我們出去勞動是整好隊一道走,可回來卻可以不那麼整齊,只要不落後很遠,先回來是沒有人阻止的。先回來的人,多半是想早洗洗澡,而徐遠舉先回來,總是去管理員辦公室領取當天的報紙,先搶著看標題,看過標題才一隊一隊去分送,我們都親切地稱呼他是“義務報童”。
盼望特赦
1959年9月16日下午,徐遠舉又去領取報紙,我們大夥還落在後頭,只見他高舉報紙,大喊大叫:“好訊息!好訊息!”王耀武便迎上前去,搶過報紙,大家都不約而同地把他緊緊圍住,只聽到他念道:在慶祝偉大的中華人民共和國成立10週年的時候,對於一批確實已經改惡從善的戰爭罪犯、反革命罪犯和普通刑事罪犯,宣佈實行特赦是適宜的……王一邊念,徐一邊把報紙匆匆分送給幾個小隊長,自己拿了一張跑到一旁去看。
第四章 我所知道的徐遠舉(9)
這正是中秋節的前一天,許多人都睡不好,我到門外去散步,看到徐遠舉也出來了。我們不約而同地伸出手來緊緊地握在了一起,顯得十分高興。到了第二天,大家正在興高采烈地包餃子的時候,我又和徐遠舉不約而同地在附近一條河邊碰上了。原來,每遇包餃子,廚房大師傅總是把面和好,餡拌好,發給每個小隊自己去包,包好由廚房統一煮好再抬出來,讓我們自己去分。一些北方人都參加包餃子,我和徐遠舉這些南方人,只幫著取原料和抬回煮好的餃子,所以別人忙著包,我們便沒事去門口散步。徐遠舉一見四面沒人,便悄悄地對我說:“不要太過於高興了,你沒仔細研究,報上說得很明白,是‘一批’而不是全部。”我一聽也立即想到,的確是這樣說的,這可能是指那些罪惡小、民憤不大的人,像我們這些幹特務的,肯定輪不上。我把這個想法說了,徐也很同意。
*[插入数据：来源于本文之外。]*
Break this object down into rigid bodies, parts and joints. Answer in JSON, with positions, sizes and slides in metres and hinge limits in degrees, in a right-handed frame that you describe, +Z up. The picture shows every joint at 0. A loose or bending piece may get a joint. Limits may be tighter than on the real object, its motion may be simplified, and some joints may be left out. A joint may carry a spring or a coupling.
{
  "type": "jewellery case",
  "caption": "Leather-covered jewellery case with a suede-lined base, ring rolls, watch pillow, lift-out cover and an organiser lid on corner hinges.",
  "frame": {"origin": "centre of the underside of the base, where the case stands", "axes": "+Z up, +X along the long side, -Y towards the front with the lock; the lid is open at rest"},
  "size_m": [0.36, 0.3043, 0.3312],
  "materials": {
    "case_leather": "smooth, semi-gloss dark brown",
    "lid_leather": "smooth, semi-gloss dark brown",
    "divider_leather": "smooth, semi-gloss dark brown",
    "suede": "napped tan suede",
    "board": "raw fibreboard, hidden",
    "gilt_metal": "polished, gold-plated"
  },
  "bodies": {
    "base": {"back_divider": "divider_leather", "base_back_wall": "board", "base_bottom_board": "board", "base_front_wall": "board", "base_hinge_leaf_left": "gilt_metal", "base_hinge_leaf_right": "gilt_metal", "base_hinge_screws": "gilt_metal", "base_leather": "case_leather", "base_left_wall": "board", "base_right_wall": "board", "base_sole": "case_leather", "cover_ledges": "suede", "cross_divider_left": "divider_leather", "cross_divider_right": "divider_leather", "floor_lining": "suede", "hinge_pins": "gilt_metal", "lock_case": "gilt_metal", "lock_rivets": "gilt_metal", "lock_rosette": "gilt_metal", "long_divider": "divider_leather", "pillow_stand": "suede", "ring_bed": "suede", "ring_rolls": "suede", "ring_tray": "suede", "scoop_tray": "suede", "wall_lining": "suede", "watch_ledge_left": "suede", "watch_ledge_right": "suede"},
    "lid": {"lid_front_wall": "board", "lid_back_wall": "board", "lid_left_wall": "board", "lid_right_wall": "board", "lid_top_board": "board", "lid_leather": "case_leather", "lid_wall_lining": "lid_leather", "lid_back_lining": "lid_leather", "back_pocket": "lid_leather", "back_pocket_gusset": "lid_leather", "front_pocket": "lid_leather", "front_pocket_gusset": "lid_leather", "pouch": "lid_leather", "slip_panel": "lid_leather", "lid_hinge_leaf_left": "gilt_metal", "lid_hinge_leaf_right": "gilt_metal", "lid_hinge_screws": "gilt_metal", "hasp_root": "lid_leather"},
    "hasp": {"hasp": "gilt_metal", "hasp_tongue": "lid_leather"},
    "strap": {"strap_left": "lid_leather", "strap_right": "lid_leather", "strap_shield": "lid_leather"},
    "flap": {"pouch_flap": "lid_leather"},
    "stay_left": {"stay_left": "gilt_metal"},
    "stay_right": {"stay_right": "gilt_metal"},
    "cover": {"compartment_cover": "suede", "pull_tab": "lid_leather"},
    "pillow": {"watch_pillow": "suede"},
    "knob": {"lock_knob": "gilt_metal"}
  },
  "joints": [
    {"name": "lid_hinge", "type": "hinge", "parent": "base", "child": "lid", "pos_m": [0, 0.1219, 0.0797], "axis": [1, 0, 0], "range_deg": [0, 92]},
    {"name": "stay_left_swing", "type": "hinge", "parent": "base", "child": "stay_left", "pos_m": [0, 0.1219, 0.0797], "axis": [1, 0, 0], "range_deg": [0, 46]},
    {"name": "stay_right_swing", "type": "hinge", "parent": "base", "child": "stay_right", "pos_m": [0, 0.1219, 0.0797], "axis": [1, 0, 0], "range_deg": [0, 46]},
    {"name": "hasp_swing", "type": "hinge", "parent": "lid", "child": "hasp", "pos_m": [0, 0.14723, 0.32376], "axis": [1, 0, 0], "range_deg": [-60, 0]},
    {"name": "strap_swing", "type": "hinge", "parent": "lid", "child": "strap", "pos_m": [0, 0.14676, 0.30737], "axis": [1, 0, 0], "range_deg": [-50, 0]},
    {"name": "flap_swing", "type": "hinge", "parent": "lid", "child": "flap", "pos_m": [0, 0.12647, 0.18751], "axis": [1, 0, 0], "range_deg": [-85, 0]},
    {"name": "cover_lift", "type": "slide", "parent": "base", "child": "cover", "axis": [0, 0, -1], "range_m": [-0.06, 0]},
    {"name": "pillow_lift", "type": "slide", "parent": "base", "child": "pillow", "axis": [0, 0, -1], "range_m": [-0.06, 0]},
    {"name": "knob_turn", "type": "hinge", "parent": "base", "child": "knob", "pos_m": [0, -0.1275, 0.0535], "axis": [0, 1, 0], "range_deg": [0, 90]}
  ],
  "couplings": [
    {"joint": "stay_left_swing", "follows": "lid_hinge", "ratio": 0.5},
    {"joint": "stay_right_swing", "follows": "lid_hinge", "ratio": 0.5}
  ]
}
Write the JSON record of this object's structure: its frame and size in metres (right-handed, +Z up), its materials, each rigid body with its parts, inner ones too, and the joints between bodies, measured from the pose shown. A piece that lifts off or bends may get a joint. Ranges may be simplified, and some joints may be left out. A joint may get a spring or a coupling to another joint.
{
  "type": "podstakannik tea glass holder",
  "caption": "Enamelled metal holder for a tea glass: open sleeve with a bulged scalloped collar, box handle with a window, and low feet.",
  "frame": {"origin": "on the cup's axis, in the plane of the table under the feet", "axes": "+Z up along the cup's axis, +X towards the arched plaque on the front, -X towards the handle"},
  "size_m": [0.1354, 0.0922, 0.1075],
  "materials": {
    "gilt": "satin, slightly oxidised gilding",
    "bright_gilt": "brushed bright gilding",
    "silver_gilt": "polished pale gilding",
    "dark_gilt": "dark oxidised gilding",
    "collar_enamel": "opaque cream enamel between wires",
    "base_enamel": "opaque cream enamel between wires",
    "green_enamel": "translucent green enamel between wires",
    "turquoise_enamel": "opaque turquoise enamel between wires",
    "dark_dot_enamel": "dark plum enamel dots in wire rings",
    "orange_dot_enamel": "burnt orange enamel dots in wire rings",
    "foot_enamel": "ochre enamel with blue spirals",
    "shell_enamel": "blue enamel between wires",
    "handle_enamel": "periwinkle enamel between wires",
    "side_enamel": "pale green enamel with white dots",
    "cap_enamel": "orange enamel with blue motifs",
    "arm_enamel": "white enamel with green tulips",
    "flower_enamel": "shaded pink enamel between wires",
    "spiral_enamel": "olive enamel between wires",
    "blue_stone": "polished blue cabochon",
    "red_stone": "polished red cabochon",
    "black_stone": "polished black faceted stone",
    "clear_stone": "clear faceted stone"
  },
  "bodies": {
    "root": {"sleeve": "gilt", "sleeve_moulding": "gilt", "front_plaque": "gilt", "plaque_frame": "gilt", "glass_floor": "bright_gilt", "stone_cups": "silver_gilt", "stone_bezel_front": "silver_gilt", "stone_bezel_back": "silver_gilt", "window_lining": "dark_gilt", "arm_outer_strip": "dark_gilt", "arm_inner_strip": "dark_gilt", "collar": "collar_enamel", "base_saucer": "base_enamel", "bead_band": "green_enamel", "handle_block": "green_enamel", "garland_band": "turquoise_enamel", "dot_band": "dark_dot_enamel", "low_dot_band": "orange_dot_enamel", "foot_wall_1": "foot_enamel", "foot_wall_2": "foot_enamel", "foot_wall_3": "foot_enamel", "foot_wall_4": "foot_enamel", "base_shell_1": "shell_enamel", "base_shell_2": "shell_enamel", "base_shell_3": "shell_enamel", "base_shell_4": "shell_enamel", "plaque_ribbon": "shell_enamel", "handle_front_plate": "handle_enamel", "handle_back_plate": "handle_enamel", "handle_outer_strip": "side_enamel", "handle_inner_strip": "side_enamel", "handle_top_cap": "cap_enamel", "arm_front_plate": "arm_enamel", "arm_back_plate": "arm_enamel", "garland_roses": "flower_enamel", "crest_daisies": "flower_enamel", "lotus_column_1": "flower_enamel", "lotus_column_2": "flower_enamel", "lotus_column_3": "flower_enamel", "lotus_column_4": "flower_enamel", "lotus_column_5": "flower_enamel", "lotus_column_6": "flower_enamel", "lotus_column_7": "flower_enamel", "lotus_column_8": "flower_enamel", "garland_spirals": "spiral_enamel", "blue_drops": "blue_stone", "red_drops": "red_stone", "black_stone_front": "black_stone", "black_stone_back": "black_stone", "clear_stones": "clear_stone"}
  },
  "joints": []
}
9月18日下午收工時,徐又搶先看到《人民日報》頭版上刊登的劉少奇主席頒佈的特赦令和《改惡從善,前途光明》的社論。特赦令是頭一天頒佈的,第二天見報,頒佈之日正是這年的中秋節,雖是巧合,但大家的心情都特別激動。過去常用“感激涕零”來形容受到了極大的感動,但沒有親身體驗過,這次卻真正體會到這四個字的分量和它所表達的真實感情了。不少人幾乎是默默無言而淚流滿面,這些人中有不少曾是身經百戰的將軍,現在變成這樣,如不親見,誰又會相信呢?
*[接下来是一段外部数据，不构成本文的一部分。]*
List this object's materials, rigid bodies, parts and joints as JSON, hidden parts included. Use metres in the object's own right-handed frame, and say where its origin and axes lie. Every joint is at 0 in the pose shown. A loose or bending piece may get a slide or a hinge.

1959年12月4日,最高人民法院在功德林監獄禮堂舉行“首批特赦蔣介石集團戰爭罪犯大會”,首席法官宣佈特赦名單,只念了杜聿明、宋希濂、王耀武、曾擴情、鄭庭笈等33名,便接著說:以上人員,改造10年,確已改惡從善,現予釋放。從宣佈之日起,給予中華人民共和國公民權。最後由原國民黨中央執行委員兼山東省黨部主任委員龐鏡塘代表在押戰犯致感謝辭。散會後,榜上無名的人都耷拉著腦袋,默默地回到了宿舍。很多人都有一肚子的話不敢說,只有急性子的徐遠舉沉不住氣,大聲嚷道:“我也認真學習,勞動也流汗水,積極寫材料,我哪件事不如人家,哪裡不符合特赦標準?”他的話像一粒火星,使沉悶的空氣爆炸起來。許多人不約而同地說:“是啊,我們哪點不如人家,為什麼他們能得到特赦,我們不能呢?”
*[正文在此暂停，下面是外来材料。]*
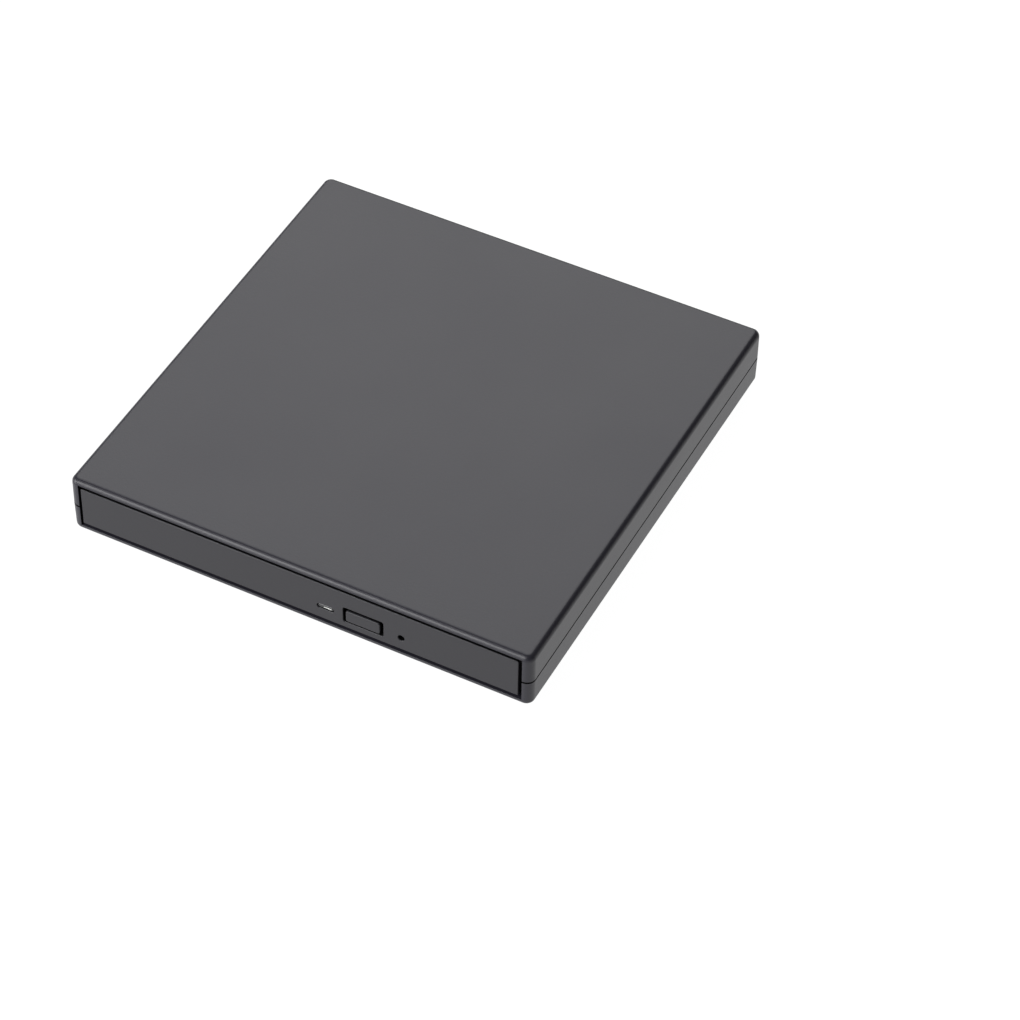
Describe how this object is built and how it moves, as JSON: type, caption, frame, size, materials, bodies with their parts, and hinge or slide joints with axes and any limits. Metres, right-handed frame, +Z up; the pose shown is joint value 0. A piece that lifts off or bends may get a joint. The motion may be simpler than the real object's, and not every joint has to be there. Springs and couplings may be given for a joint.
{
  "type": "external optical drive",
  "caption": "Flat square tray-loading disc drive in a two-part charcoal case, with an eject button, status light and release hole in front and power and data sockets behind.",
  "frame": {"origin": "on the surface the feet stand on, under the centre of the case", "axes": "+X to the right seen from the front, +Y to the back, +Z up"},
  "size_m": [0.1352, 0.1372, 0.0195],
  "materials": {
    "shell_plastic": "fine-textured charcoal ABS",
    "bezel_plastic": "fine-textured darker charcoal ABS",
    "button_plastic": "smooth charcoal ABS",
    "tray_plastic": "textured near-black ABS",
    "rubber": "soft matte rubber",
    "label": "blank printed film",
    "chassis_steel": "zinc-plated sheet steel",
    "polished_steel": "ground steel",
    "dark_steel": "black zinc",
    "board": "solder-masked glass epoxy",
    "chip": "moulded epoxy",
    "white_plastic": "natural acetal",
    "black_plastic": "moulded black nylon",
    "lens_window": "frosted clear polycarbonate",
    "copper": "enamelled copper winding",
    "bronze": "sintered bronze",
    "ribbon": "polyester ribbon",
    "zinc": "die-cast zinc alloy",
    "amber_film": "polyimide film on spring steel",
    "objective": "coated moulded glass"
  },
  "bodies": {
    "case": {"upper_shell": "shell_plastic", "lower_shell": "shell_plastic", "rubber_feet": "rubber", "case_screws": "dark_steel", "drive_screws": "dark_steel", "rating_label": "label", "bridge_board": "board", "bridge_chips": "chip", "usb_socket_shell": "chassis_steel", "usb_socket_insert": "white_plastic", "dc_jack": "black_plastic", "dc_jack_pin": "polished_steel", "bridge_connector": "black_plastic", "drive_connector": "black_plastic", "chassis_base": "chassis_steel", "drive_top_cover": "chassis_steel", "left_guide": "white_plastic", "right_guide": "white_plastic", "drive_board": "board", "drive_chips": "chip", "board_cable_socket": "white_plastic", "latch_post": "chassis_steel"},
    "tray": {"tray": "tray_plastic", "tray_bottom_cover": "chassis_steel", "bezel": "bezel_plastic", "light_lens": "lens_window", "status_led": "lens_window", "switch_board": "board", "eject_switch": "black_plastic", "traverse_frame": "chassis_steel", "traverse_grommets": "rubber", "traverse_screws": "dark_steel", "guide_rods": "polished_steel", "rod_clamps": "black_plastic", "stepper_motor": "chassis_steel", "spindle_base": "board", "spindle_stator": "copper", "spindle_bearing": "bronze", "tray_board": "board", "latch_solenoid": "copper", "tray_cable": "ribbon", "ejector_spring": "chassis_steel"},
    "left_rail": {"left_rail": "chassis_steel"},
    "right_rail": {"right_rail": "chassis_steel"},
    "turntable": {"rotor_can": "chassis_steel", "turntable": "black_plastic", "turntable_pad": "rubber"},
    "claw_1": {"hub_claw_1": "black_plastic"},
    "claw_2": {"hub_claw_2": "black_plastic"},
    "claw_3": {"hub_claw_3": "black_plastic"},
    "pickup": {"pickup_body": "zinc", "pickup_cover": "amber_film", "sled_nut": "white_plastic"},
    "actuator": {"lens_holder": "black_plastic", "objective_lens": "objective"},
    "lead_screw": {"lead_screw": "polished_steel"},
    "eject_button": {"eject_button": "button_plastic"},
    "latch_lever": {"latch_lever": "white_plastic"},
    "solenoid_plunger": {"solenoid_plunger": "chassis_steel"},
    "ejector": {"ejector_plunger": "white_plastic"}
  },
  "joints": [
    {"name": "tray_slide", "type": "slide", "parent": "case", "child": "tray", "axis": [0, -1, 0], "range_m": [0, 0.126], "deforming": ["tray_cable"]},
    {"name": "left_rail_slide", "type": "slide", "parent": "case", "child": "left_rail", "axis": [0, -1, 0], "range_m": [0, 0.064]},
    {"name": "right_rail_slide", "type": "slide", "parent": "case", "child": "right_rail", "axis": [0, -1, 0], "range_m": [0, 0.064]},
    {"name": "spindle_spin", "type": "hinge", "parent": "tray", "child": "turntable", "pos_m": [0, -0.0041, 0.012], "axis": [0, 0, 1], "continuous": true},
    {"name": "claw_1_press", "type": "slide", "parent": "turntable", "child": "claw_1", "axis": [-0.866, -0.5, 0], "range_m": [0, 0.0005], "stiffness_N_per_m": 400},
    {"name": "claw_2_press", "type": "slide", "parent": "turntable", "child": "claw_2", "axis": [0.866, -0.5, 0], "range_m": [0, 0.0005], "stiffness_N_per_m": 400},
    {"name": "claw_3_press", "type": "slide", "parent": "turntable", "child": "claw_3", "axis": [0, 1, 0], "range_m": [0, 0.0005], "stiffness_N_per_m": 400},
    {"name": "pickup_slide", "type": "slide", "parent": "tray", "child": "pickup", "axis": [-0.6428, -0.766, 0], "range_m": [0, 0.033]},
    {"name": "lens_focus", "type": "slide", "parent": "pickup", "child": "actuator", "axis": [0, 0, 1], "range_m": [-0.0003, 0.0003], "stiffness_N_per_m": 120},
    {"name": "lead_screw_spin", "type": "hinge", "parent": "tray", "child": "lead_screw", "pos_m": [-0.03499, -0.0139, 0.0086], "axis": [-0.6428, -0.766, 0], "continuous": true},
    {"name": "eject_button_press", "type": "slide", "parent": "tray", "child": "eject_button", "axis": [0, 1, 0], "range_m": [0, 0.0007], "stiffness_N_per_m": 600},
    {"name": "latch_release", "type": "hinge", "parent": "tray", "child": "latch_lever", "pos_m": [0.054, -0.0611, 0.006], "axis": [0, 0, -1], "range_deg": [0, 8.5]},
    {"name": "solenoid_pull", "type": "slide", "parent": "tray", "child": "solenoid_plunger", "axis": [0, 1, 0], "range_m": [0, 0.00237], "stiffness_N_per_m": 60},
    {"name": "ejector_push", "type": "slide", "parent": "tray", "child": "ejector", "axis": [0, 1, 0], "range_m": [0, 0.01], "deforming": ["ejector_spring"]}
  ],
  "couplings": [
    {"joint": "left_rail_slide", "follows": "tray_slide", "ratio": 0.5},
    {"joint": "right_rail_slide", "follows": "tray_slide", "ratio": 0.5},
    {"joint": "ejector_push", "follows": "tray_slide", "ratio": 0.079},
    {"joint": "lead_screw_spin", "follows": "pickup_slide", "rad_per_m": 2094.4},
    {"joint": "latch_release", "follows": "solenoid_pull", "rad_per_m": 58.824}
  ]
}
管理人員針對大家這種思想,立即組織學習,座談了好幾天,才平靜下來。用徐遠舉在座談中和在牆報上的一句話作為“定風波”,就是:“既有首批,肯定會有二批三批。”
1960年11月18日,《人民日報》報道了國務院一百零五次會議公報,說第二批特赦名單,已送人大常委會審議。這一喜訊,又使許多人坐立不安,都希望二批能有自己。第二批特赦,計有山東“綏靖”區中將副司令官李仙洲,東北“剿總”副總司令兼錦州前線指揮所主任中將範漢傑,龐鏡塘和我,以及幾個中將軍長等50人。這次,是由徐遠舉代表在押戰犯致感謝辭,我在離開監獄與他握手分別時,叮囑他好好爭取一下,第三批一定有他。因為第一批特赦時代表致辭的龐鏡塘,第二批便有他,以此類推,第三批肯定有他了。但徐遠舉把頭一搖:“不合辯證法!”果如他所說,第三批不但沒他,四批、五批也沒有他,而且都是由他代表在押戰犯致辭的。